Of course, here the country children have the best of it. But if one wants to realize the delights offered by a brisk winter’s day, he cannot do better than visit some open hilly spot within the limits of one of Canada’s cities—especially on a Saturday afternoon when the fathers have time to join in the fun. Then the white hillside is fairly alive with children in gay blanket-coats (often of scarlet) and knitted French-Canadian “tuques” ending in saucy bobs on the top, or long bag-like arrangements finished with dangling tassels; but it is the eagerness of the children and their quaint attitudes which give the picture its chief interest. A favourite way of making the descent is prone on the little sleighs, head foremost, legs stuck stiffly up from the knees, or trailing out behind, as an excellent rudder. Sometimes two “bob-sleighs,” connected by a long board, form a more ambitious vehicle for half a dozen boys and girls at once, and loud are the shrieks and the laughter, as the “bobs” jolt over some rough bit of the track or shoot their passengers off at last into some heap of snow. As a rule, the mothers see that the youngsters are warmly clad in woollen garments from head to heel, and then no one is hurt by a roll in the soft snow.
But all this is, I am afraid, a long digression from the serious subject of industries. Canada’s mineral products come next after those of the forest, and make a various list. It includes gold and silver, copper, nickel and lead; coal and iron; petroleum, natural gas, cement, clay products and building stones. These are widely distributed, and every day fresh discoveries are being made of deposits of useful minerals. In several instances the cutting of railways has led accidentally to such discoveries. This was the case with the copper ores at Sudbury and the silver at Cobalt; but scientists sent out by government and prospectors are always busily searching for new mineral fields. The central provinces of Canada import immense quantities of coal; though both in Nova Scotia to the east, and Alberta and British Columbia to the west, there are immense coal beds, which are being worked at the present time.

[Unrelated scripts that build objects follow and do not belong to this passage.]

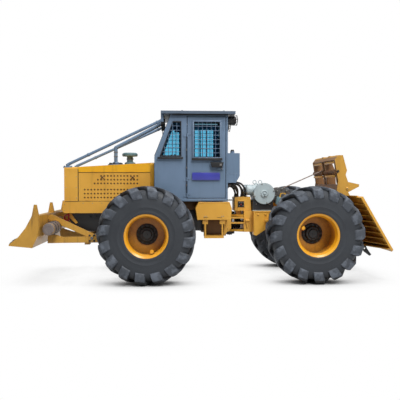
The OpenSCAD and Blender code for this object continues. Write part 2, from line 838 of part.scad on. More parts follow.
// Lift cylinders: L is the distance between their two eyes
lift_dx = lift_tube_x - lift_top_x;
lift_dz = lift_tube_z - lift_top_z;
lift_len = sqrt(lift_dx * lift_dx + lift_dz * lift_dz);
lift_tilt = atan2(-lift_dz, -lift_dx);
lift_barrel = 470;
ram_r = 24;
ram_barrel_r = 45;

// Runs the child's +x axis from the upper eye to the lower one
module along_lift(y)
    translate([lift_top_x, y, lift_top_z])
        rotate([0, 180 - lift_tilt, 0])
            children();

// Barrel from its eye at 0 to its gland at length l
module barrel(l, r) {
    difference() {
        union() {
            rod([0, 0, 0], [60, 0, 0], 24);
            rod([56, 0, 0], [l, 0, 0], r);
            rod([l - 40, 0, 0], [l, 0, 0], r + 8);
            rod([0, -26, 0], [0, 26, 0], 46);
        }
        rod([0, -60, 0], [0, 60, 0], pin_r + pin_gap);
        rod([70, 0, 0], [l - 30, 0, 0], r - 9);
        rod([l - 31, 0, 0], [l + 1, 0, 0], ram_r + seat_gap);
    }
}

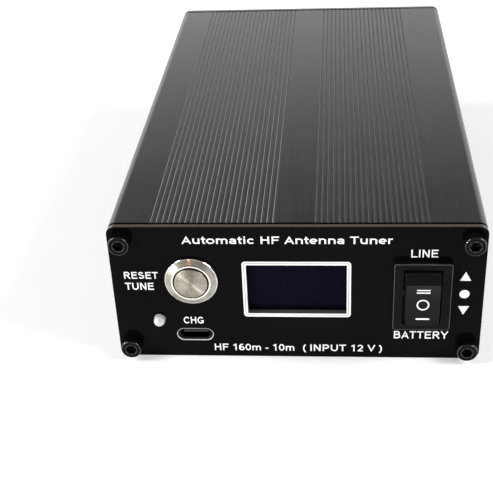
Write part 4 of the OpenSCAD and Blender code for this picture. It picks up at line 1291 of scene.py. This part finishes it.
def make_floor():
    bm = bmesh.new()
    bmesh.ops.create_grid(bm, x_segments=2, y_segments=2, size=3)
    mesh = bpy.data.meshes.new("floor")
    bm.to_mesh(mesh)
    bm.free()
    floor = placed("floor", mesh)
    n = Nodes("floor_paper", Specular_IOR_Level=0.1, Emission_Color=(1, 1, 1, 1),
              Emission_Strength=FLOOR_GLOW)
    paper = n.noise(n.place, 60)
    n.tone(paper, (0.87, 0.87, 0.87), (0.89, 0.89, 0.89))
    mesh.materials.append(n.surface(paper, 0.85, 0.95))


def light(name, kind, at, towards, **settings):
    data = bpy.data.lights.new(name, kind)
    for key, value in settings.items():
        setattr(data, key, value)
    made = placed(name, data)
    made.location = at
    made.rotation_euler = (Vector(towards) - Vector(at)).to_track_quat("-Z", "Y").to_euler()


def make_sky():
    """A studio all round: a bright backdrop low behind the object that fades upwards, dim elsewhere."""
    world = bpy.data.worlds.new("studio")
    bpy.context.scene.world = world
    world.use_nodes = True
    g = Graph(world.node_tree, "Generated")
    parts = g.parts(g.place)

    def ramp(axis, start, end, low, high):
        return g.spread(parts[axis], low, high, start, end, interpolation_type="SMOOTHSTEP")

    fade = g.math("MULTIPLY", ramp("Z", *FADE, 1.0, 0.0), ramp("Z", *HORIZON_RISE, HORIZON, 1.0))
    behind = g.math("MULTIPLY", ramp("Y", *BEHIND, 0.0, 1.0), fade)
    backdrop = g.math("MULTIPLY", behind, ramp("X", *SIDEWAYS, LEFT_GAIN, 1.0))
    ahead = g.math("MULTIPLY", ramp("Y", *AHEAD, FILL, 0.0), ramp("Z", *FILL_FADE, 1.0, 0.0))
    both = g.math("ADD", g.math("MULTIPLY", backdrop, BACKDROP), ahead)
    glow = world.node_tree.nodes["Background"].inputs
    glow["Color"].default_value = (1, 1, 1, 1)
    g.link(g.math("ADD", both, AROUND), glow["Strength"])


make_floor()
make_sky()
for name, side, power in (("box_left", -1, 27), ("box_right", 1, 25)):
    light(name, "AREA", (side * 1.3, -0.2, 0.9), (0, 0, 0), shape="RECTANGLE", size=0.9, size_y=0.7,
          energy=power)
light("spark", "AREA", (-1.0, -1.0, 0.0), (-0.03, -0.08, 0.025), shape="RECTANGLE", size=0.1, size_y=0.1,
      energy=20)
light("warm", "SPOT", (-0.0697, -0.361, 0.135), (-0.0273, -0.083, 0.029), shadow_soft_size=0.022,
      spot_size=math.radians(4), spot_blend=0.3, energy=0.38, color=(1, 0.42, 0.20))
bpy.context.scene.view_settings.view_transform = "Standard"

Government has made great efforts by the giving of bounties and by protective legislation to stimulate the manufacture of iron in this country. The result is that Canada, which in 1883 had only three or four small blast furnaces, had in 1913 eighteen furnaces, many of them large and of an up-to-date type, employing 1,778 men.
The fisheries of Canada are one of her greatest assets. In fact, it has been claimed that they are the most extensive in the world. But here, as with lumber, untold recklessness has reigned for generations, with the result that in some of the great lakes the fisheries are of much less value than they used to be. It is so with Lake Ontario, in which case the Americans must share the responsibility of depletion with the Canadians. Accounts of the catches of salmon and white fish made in the lake in the pioneer days read now like fables.
But the coast waters of the Maritime Provinces and British Columbia, and hundreds of the lakes in the interior, still abound with fish, and for a number of years “conservation” of the fisheries has been receiving careful attention. There are close seasons in fishing, regulated by act of parliament, to prevent reckless destruction, and there are now forty-one fish-breeding hatcheries.